- [Directions]: Copy all the material below, exactly as it stands.

- [Data]:
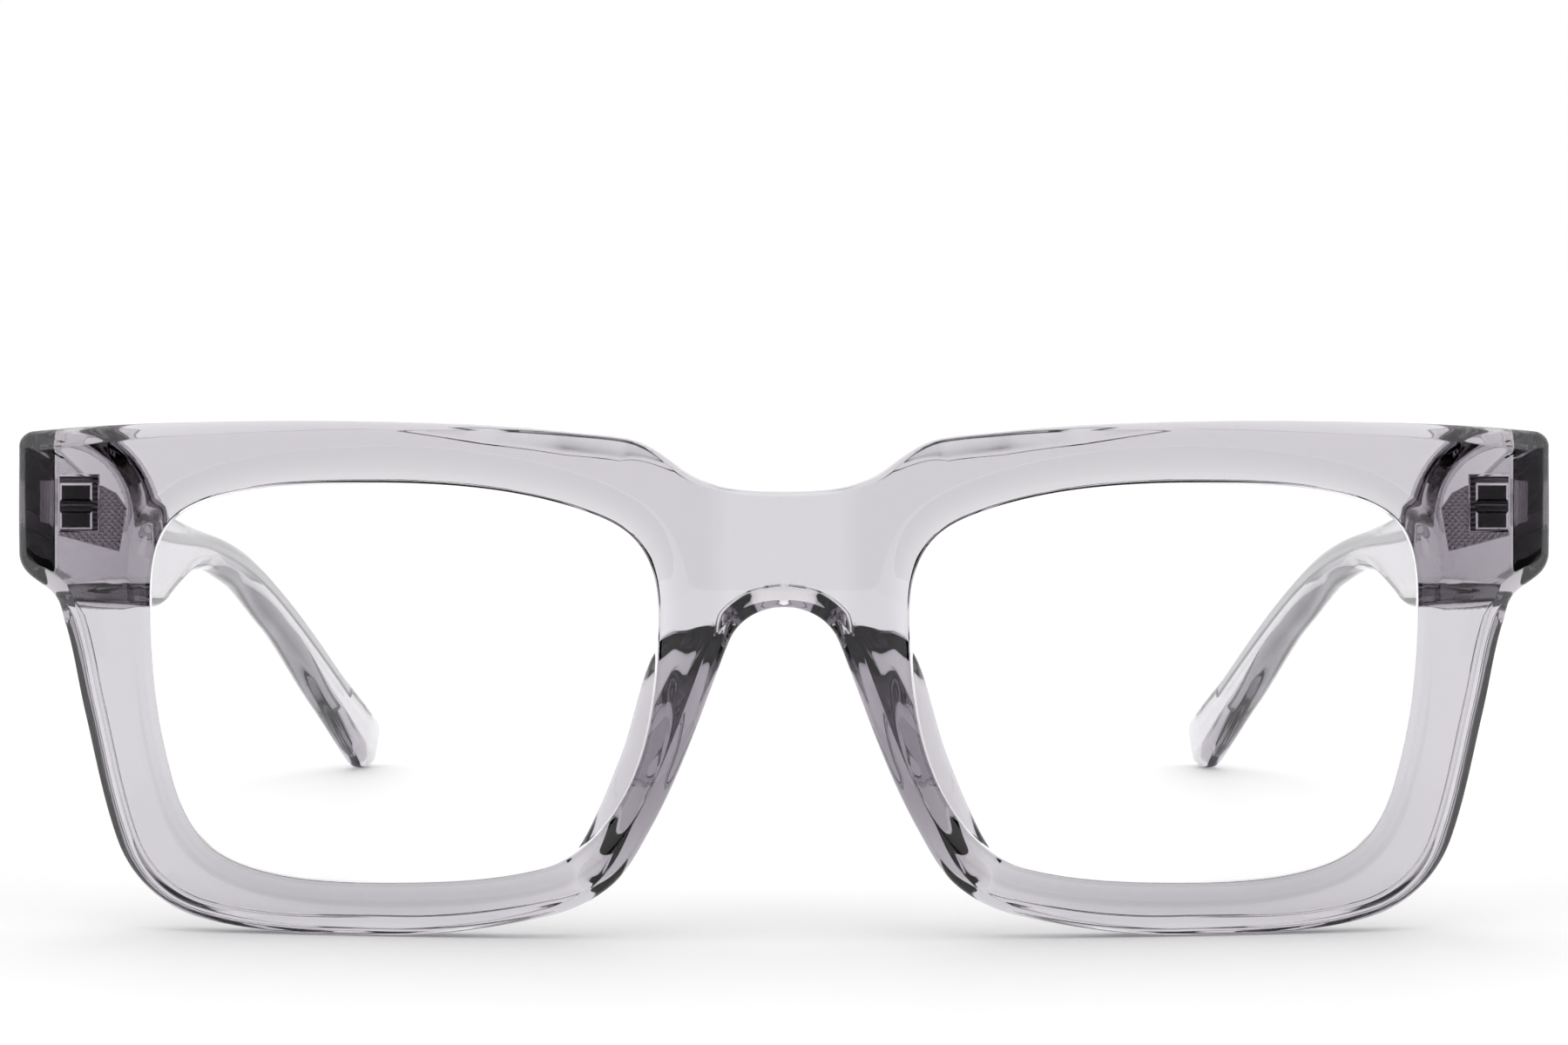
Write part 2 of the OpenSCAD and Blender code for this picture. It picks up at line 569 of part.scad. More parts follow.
module temple(side) {
    color(acetate) moved() sided(side) difference() {
        skinned(temple_points, 16, edge_n + len(tip_turns));
        temple_hinge_base(fit_gap);
        wire(fit_gap);
    }
}

front();
nose_pad(1);  // nose_pad_left
nose_pad(-1);  // nose_pad_right
lens(1);  // lens_left
lens(-1);  // lens_right
front_hinge(1);  // front_hinge_left
front_hinge(-1);  // front_hinge_right
hinge_screw(1);  // hinge_screw_left
hinge_screw(-1);  // hinge_screw_right
temple(1);  // temple_left
temple(-1);  // temple_right
core_wire(1);  // core_wire_left
core_wire(-1);  // core_wire_right
temple_hinge(1);  // temple_hinge_left
temple_hinge(-1);  // temple_hinge_right
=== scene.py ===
# %% [markdown]
# # Clear rectangular eyeglasses
# The frame is one slab of polished crystal-grey acetate: its look comes from light that bends and
# bounces inside it, so every facet, rounded edge and inner step has to be there.
# This lesson works out each surface with numpy, gives it real glass-like materials, and lights it
# like a product photo on white.

import bmesh
import bpy
import numpy as np
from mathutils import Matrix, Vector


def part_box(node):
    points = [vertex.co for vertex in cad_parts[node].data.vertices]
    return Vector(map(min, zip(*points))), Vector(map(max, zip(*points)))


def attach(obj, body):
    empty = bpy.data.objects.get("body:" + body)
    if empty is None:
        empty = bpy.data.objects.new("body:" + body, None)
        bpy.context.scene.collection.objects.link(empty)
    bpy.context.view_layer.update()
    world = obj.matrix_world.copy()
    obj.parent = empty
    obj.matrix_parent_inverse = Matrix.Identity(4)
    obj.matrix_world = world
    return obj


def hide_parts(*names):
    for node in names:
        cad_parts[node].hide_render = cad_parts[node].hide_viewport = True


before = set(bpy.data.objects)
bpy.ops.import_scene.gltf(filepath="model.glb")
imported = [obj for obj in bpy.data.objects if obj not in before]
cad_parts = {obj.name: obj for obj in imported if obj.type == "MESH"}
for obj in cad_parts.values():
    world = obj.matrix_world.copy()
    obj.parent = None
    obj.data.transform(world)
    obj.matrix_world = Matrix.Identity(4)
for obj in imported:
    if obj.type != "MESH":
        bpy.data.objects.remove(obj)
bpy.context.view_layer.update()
print("nodes:", len(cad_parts))

# %% [markdown]
# ## Sizes
# All sizes are in millimetres, with the front's lowest point at height zero. Most are those of the
# solids, but for the light in the acetate the lens groove is shallower here, the slope before each
# end block is wider and rounder, and the block reaches further in.
# The hinge screw's box gives the middle of the depth, so each new surface lands on its solid.

# %% Sizes in millimetres
mm = 1000
lens_w, lens_h, bridge_w = 50.0, 39.5, 22.0
lens_t, lens_bulge, lens_hold = 1.8, 0.3, 0.8
rim_top, rim_bottom, rim_side, rim_t = 5.8, 4.95, 6.8, 4.2
end_reach, end_d, end_w, end_h = 12.8, 14.6, 13.9, 18.0
slope_w, block_r, under_slope_w = 3.1, 9.6, 2.6
face_r, brow_r, seat_d = 300.0, 260.0, 2.3
arch_rise, bridge_rise, bridge_scoop = 7.5, 18.25, 0.8
pad_d, pad_lean, pad_foot = 7.0, 2.4, 3.0
temple_l, temple_t, ear_t, butt_h, neck_h, tip_h = 145.0, 3.6, 3.6, 12.8, 4.0, 7.0
broad_l, toe_in, bow_r, butt_gap, butt_drop = 44.0, 6.4, 900.0, 0.05, 8.75
wire_h, wire_t, wire_short = 1.2, 1.0, 13.0
knuckle_r, knuckle_h, middle_h, knuckle_gap = 1.45, 1.6, 1.2, 0.05
hinge_inset, hinge_back, hinge_drop = 5.5, 1.6, 8.5
plate_t, field_d, foot_d = 1.0, 0.5, 1.6
base_l, base_t, base_proud, base_gap, ridge_d = 6.6, 1.4, 0.5, 0.45, 1.1

opening_w = lens_w - 2 * lens_hold
opening_h = lens_h - 2 * lens_hold
eye_x = (lens_w + bridge_w) / 2
eye_z = rim_bottom + opening_h / 2
front_h = rim_bottom + opening_h + rim_top
nose_x = eye_x - opening_w / 2
side_x = eye_x + opening_w / 2
top_z = eye_z + opening_h / 2
end_x = side_x + end_reach
lens_reach = 0.25
groove_d, groove_half = lens_reach + 0.1, 0.5
hinge_x = end_x - hinge_inset
hinge_y = end_d + hinge_back
hinge_z = front_h - hinge_drop
butt_z = front_h - butt_drop
hinge_half = knuckle_h + knuckle_gap + middle_h / 2
base_y = hinge_y + knuckle_r + base_gap
screw_low, screw_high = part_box("hinge_screw_left")
middle_y = hinge_y - mm / 2 * (screw_low.y + screw_high.y)
print("front", 2 * end_x, "by", front_h, "mm, middle of the depth at", round(middle_y, 3))

# %% [markdown]
# ## Curves
# A spectacle rim is drawn as a few arcs that flow into each other. Each arc here runs between two
# nodes that hold a place and a heading. Values such as the bevel's width travel with the nodes.

# %% Curves through nodes
def ease(t):
    """Smooth step: three times t squared minus twice t cubed, with t held between 0 and 1."""
    t = np.clip(t, 0, 1)
    return t * t * (3 - 2 * t)


def aim(degrees):
    """Unit vector at an angle: its cosine and its sine."""
    angle = np.radians(degrees)
    return np.stack([np.cos(angle), np.sin(angle)], -1)


def arc_between(p, q, steps):
    """Cubic curve from node p to node q. Its handles are a third of the chord, over the squared cosine of
    a quarter of the turn, which makes the cubic follow a circle's arc. Further values blend evenly."""
    p, q = np.asarray(p, float), np.asarray(q, float)
    start, stop = p[:2], q[:2]
    handle = np.linalg.norm(stop - start) / (3 * np.cos(np.radians(q[2] - p[2]) / 4) ** 2)
    first, second = start + handle * aim(p[2]), stop - handle * aim(q[2])
    t = np.arange(steps)[:, None] / steps
    s = 1 - t
    at = s**3 * start + 3 * s * s * t * first + 3 * s * t * t * second + t**3 * stop
    go = s * s * (first - start) + 2 * s * t * (second - first) + t * t * (stop - second)
    ahead = aim(p[2])
    bend = np.degrees(np.arctan2(ahead[0] * go[:, 1] - ahead[1] * go[:, 0], go @ ahead))
    return np.column_stack([at, p[2] + bend, p[3:] + (q[3:] - p[3:]) * t])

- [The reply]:
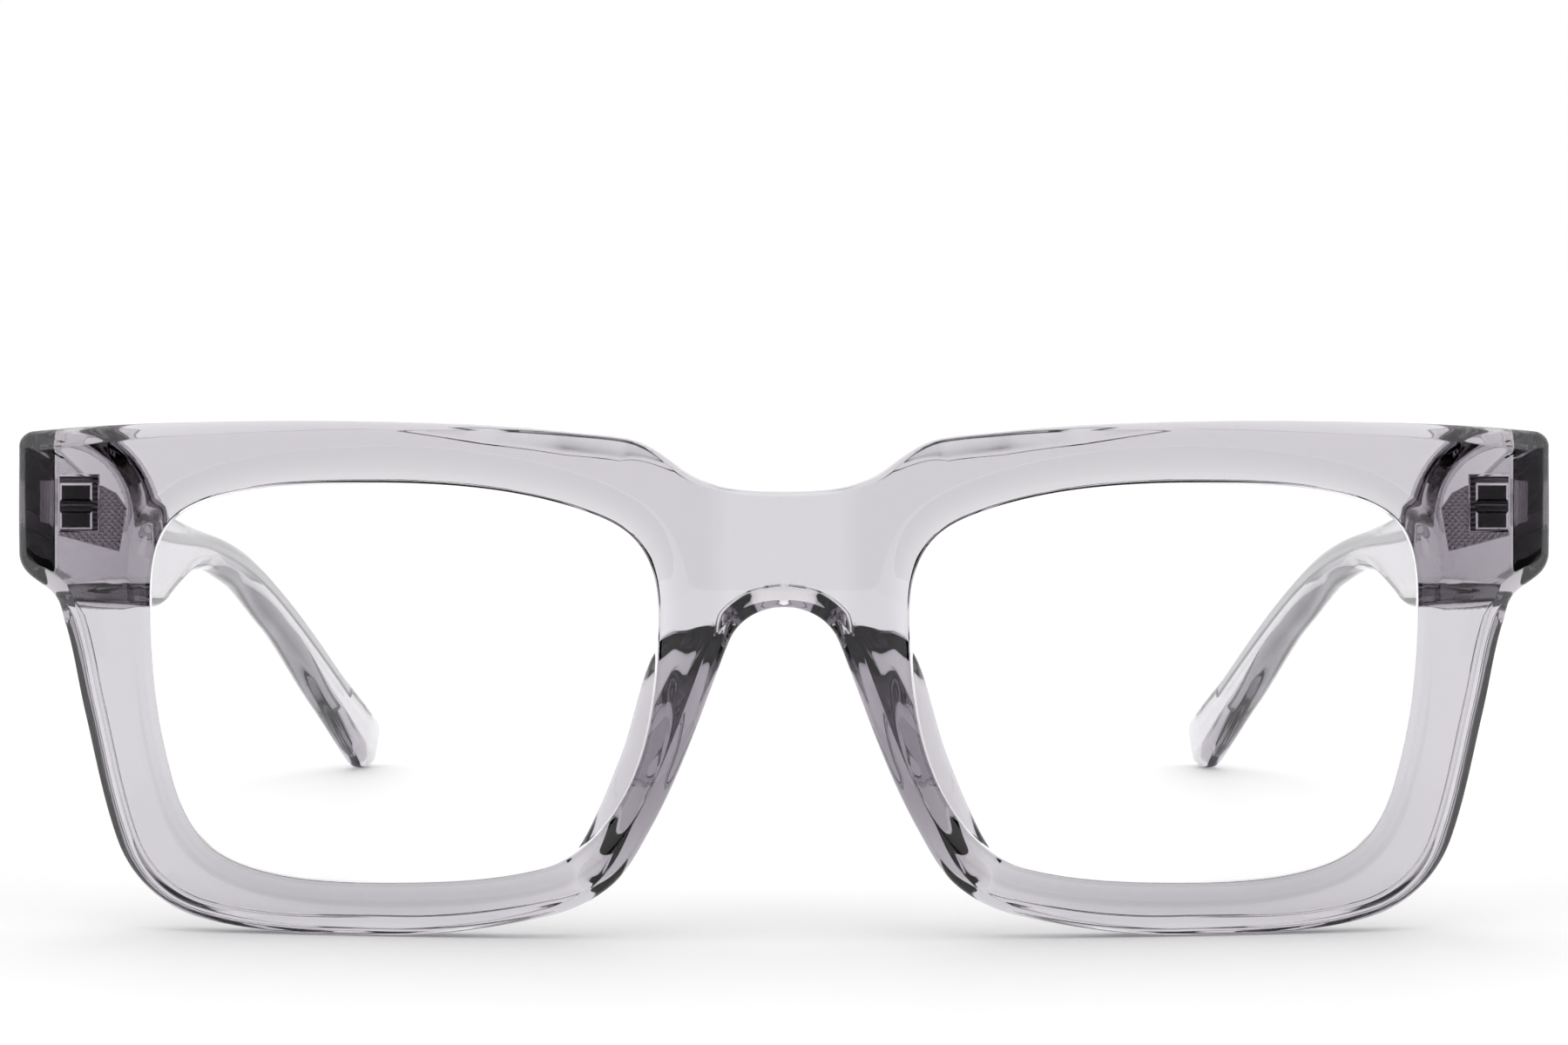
Write part 2 of the OpenSCAD and Blender code for this picture. It picks up at line 569 of part.scad. More parts follow.
module temple(side) {
    color(acetate) moved() sided(side) difference() {
        skinned(temple_points, 16, edge_n + len(tip_turns));
        temple_hinge_base(fit_gap);
        wire(fit_gap);
    }
}

front();
nose_pad(1);  // nose_pad_left
nose_pad(-1);  // nose_pad_right
lens(1);  // lens_left
lens(-1);  // lens_right
front_hinge(1);  // front_hinge_left
front_hinge(-1);  // front_hinge_right
hinge_screw(1);  // hinge_screw_left
hinge_screw(-1);  // hinge_screw_right
temple(1);  // temple_left
temple(-1);  // temple_right
core_wire(1);  // core_wire_left
core_wire(-1);  // core_wire_right
temple_hinge(1);  // temple_hinge_left
temple_hinge(-1);  // temple_hinge_right
=== scene.py ===
# %% [markdown]
# # Clear rectangular eyeglasses
# The frame is one slab of polished crystal-grey acetate: its look comes from light that bends and
# bounces inside it, so every facet, rounded edge and inner step has to be there.
# This lesson works out each surface with numpy, gives it real glass-like materials, and lights it
# like a product photo on white.

import bmesh
import bpy
import numpy as np
from mathutils import Matrix, Vector


def part_box(node):
    points = [vertex.co for vertex in cad_parts[node].data.vertices]
    return Vector(map(min, zip(*points))), Vector(map(max, zip(*points)))


def attach(obj, body):
    empty = bpy.data.objects.get("body:" + body)
    if empty is None:
        empty = bpy.data.objects.new("body:" + body, None)
        bpy.context.scene.collection.objects.link(empty)
    bpy.context.view_layer.update()
    world = obj.matrix_world.copy()
    obj.parent = empty
    obj.matrix_parent_inverse = Matrix.Identity(4)
    obj.matrix_world = world
    return obj


def hide_parts(*names):
    for node in names:
        cad_parts[node].hide_render = cad_parts[node].hide_viewport = True


before = set(bpy.data.objects)
bpy.ops.import_scene.gltf(filepath="model.glb")
imported = [obj for obj in bpy.data.objects if obj not in before]
cad_parts = {obj.name: obj for obj in imported if obj.type == "MESH"}
for obj in cad_parts.values():
    world = obj.matrix_world.copy()
    obj.parent = None
    obj.data.transform(world)
    obj.matrix_world = Matrix.Identity(4)
for obj in imported:
    if obj.type != "MESH":
        bpy.data.objects.remove(obj)
bpy.context.view_layer.update()
print("nodes:", len(cad_parts))

# %% [markdown]
# ## Sizes
# All sizes are in millimetres, with the front's lowest point at height zero. Most are those of the
# solids, but for the light in the acetate the lens groove is shallower here, the slope before each
# end block is wider and rounder, and the block reaches further in.
# The hinge screw's box gives the middle of the depth, so each new surface lands on its solid.

# %% Sizes in millimetres
mm = 1000
lens_w, lens_h, bridge_w = 50.0, 39.5, 22.0
lens_t, lens_bulge, lens_hold = 1.8, 0.3, 0.8
rim_top, rim_bottom, rim_side, rim_t = 5.8, 4.95, 6.8, 4.2
end_reach, end_d, end_w, end_h = 12.8, 14.6, 13.9, 18.0
slope_w, block_r, under_slope_w = 3.1, 9.6, 2.6
face_r, brow_r, seat_d = 300.0, 260.0, 2.3
arch_rise, bridge_rise, bridge_scoop = 7.5, 18.25, 0.8
pad_d, pad_lean, pad_foot = 7.0, 2.4, 3.0
temple_l, temple_t, ear_t, butt_h, neck_h, tip_h = 145.0, 3.6, 3.6, 12.8, 4.0, 7.0
broad_l, toe_in, bow_r, butt_gap, butt_drop = 44.0, 6.4, 900.0, 0.05, 8.75
wire_h, wire_t, wire_short = 1.2, 1.0, 13.0
knuckle_r, knuckle_h, middle_h, knuckle_gap = 1.45, 1.6, 1.2, 0.05
hinge_inset, hinge_back, hinge_drop = 5.5, 1.6, 8.5
plate_t, field_d, foot_d = 1.0, 0.5, 1.6
base_l, base_t, base_proud, base_gap, ridge_d = 6.6, 1.4, 0.5, 0.45, 1.1

opening_w = lens_w - 2 * lens_hold
opening_h = lens_h - 2 * lens_hold
eye_x = (lens_w + bridge_w) / 2
eye_z = rim_bottom + opening_h / 2
front_h = rim_bottom + opening_h + rim_top
nose_x = eye_x - opening_w / 2
side_x = eye_x + opening_w / 2
top_z = eye_z + opening_h / 2
end_x = side_x + end_reach
lens_reach = 0.25
groove_d, groove_half = lens_reach + 0.1, 0.5
hinge_x = end_x - hinge_inset
hinge_y = end_d + hinge_back
hinge_z = front_h - hinge_drop
butt_z = front_h - butt_drop
hinge_half = knuckle_h + knuckle_gap + middle_h / 2
base_y = hinge_y + knuckle_r + base_gap
screw_low, screw_high = part_box("hinge_screw_left")
middle_y = hinge_y - mm / 2 * (screw_low.y + screw_high.y)
print("front", 2 * end_x, "by", front_h, "mm, middle of the depth at", round(middle_y, 3))

# %% [markdown]
# ## Curves
# A spectacle rim is drawn as a few arcs that flow into each other. Each arc here runs between two
# nodes that hold a place and a heading. Values such as the bevel's width travel with the nodes.

# %% Curves through nodes
def ease(t):
    """Smooth step: three times t squared minus twice t cubed, with t held between 0 and 1."""
    t = np.clip(t, 0, 1)
    return t * t * (3 - 2 * t)


def aim(degrees):
    """Unit vector at an angle: its cosine and its sine."""
    angle = np.radians(degrees)
    return np.stack([np.cos(angle), np.sin(angle)], -1)


def arc_between(p, q, steps):
    """Cubic curve from node p to node q. Its handles are a third of the chord, over the squared cosine of
    a quarter of the turn, which makes the cubic follow a circle's arc. Further values blend evenly."""
    p, q = np.asarray(p, float), np.asarray(q, float)
    start, stop = p[:2], q[:2]
    handle = np.linalg.norm(stop - start) / (3 * np.cos(np.radians(q[2] - p[2]) / 4) ** 2)
    first, second = start + handle * aim(p[2]), stop - handle * aim(q[2])
    t = np.arange(steps)[:, None] / steps
    s = 1 - t
    at = s**3 * start + 3 * s * s * t * first + 3 * s * t * t * second + t**3 * stop
    go = s * s * (first - start) + 2 * s * t * (second - first) + t * t * (stop - second)
    ahead = aim(p[2])
    bend = np.degrees(np.arctan2(ahead[0] * go[:, 1] - ahead[1] * go[:, 0], go @ ahead))
    return np.column_stack([at, p[2] + bend, p[3:] + (q[3:] - p[3:]) * t])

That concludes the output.